The arrest comes just two days after investigators from Indonesia's attorney-general's office added Mr. Guterres' name to the list of 19 official suspects in the inquiry into the violent destruction of East Timor last year.
The pony-tailed leader of the notorious "Aitarak" or "Thorn" militia group, Mr. Guterres became one of East Timor's most outspoken opponents of independence from Indonesia.
When East Timor's independence movement won the United Nations-supervised ballot in August 1999, Aitarak and other anti-independence militia groups launched a two-week campaign of terror - killing hundreds of people and forcing hundreds of thousands to flee for the safety of refugee camps.
Investigators say they believe that Mr. Guterres may have been involved in at least one violent incident prior to the independence vote. They are looking into whether he was involved in an attack on the home of a well-known independence leader, Manuel Carrascalao, in April 1999 - in which 12 people, including Mr. Carrascalao's son, were killed.

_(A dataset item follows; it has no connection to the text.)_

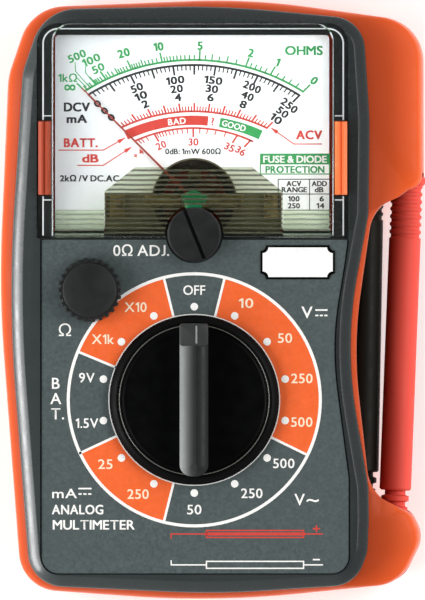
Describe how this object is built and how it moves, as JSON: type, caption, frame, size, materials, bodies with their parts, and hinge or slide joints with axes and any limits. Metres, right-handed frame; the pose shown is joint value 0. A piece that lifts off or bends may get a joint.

More recently, supporters of Mr. Guterres are blamed for a deadly attack last month on UN aid workers in Atambua, West Timor.
Mr. Guterres volunteered to appear for questioning by investigators on Tuesday. However he warned that if he were arrested, his supporters -- which he estimates to number 130 thousand -- may try to take over a district of East Timor.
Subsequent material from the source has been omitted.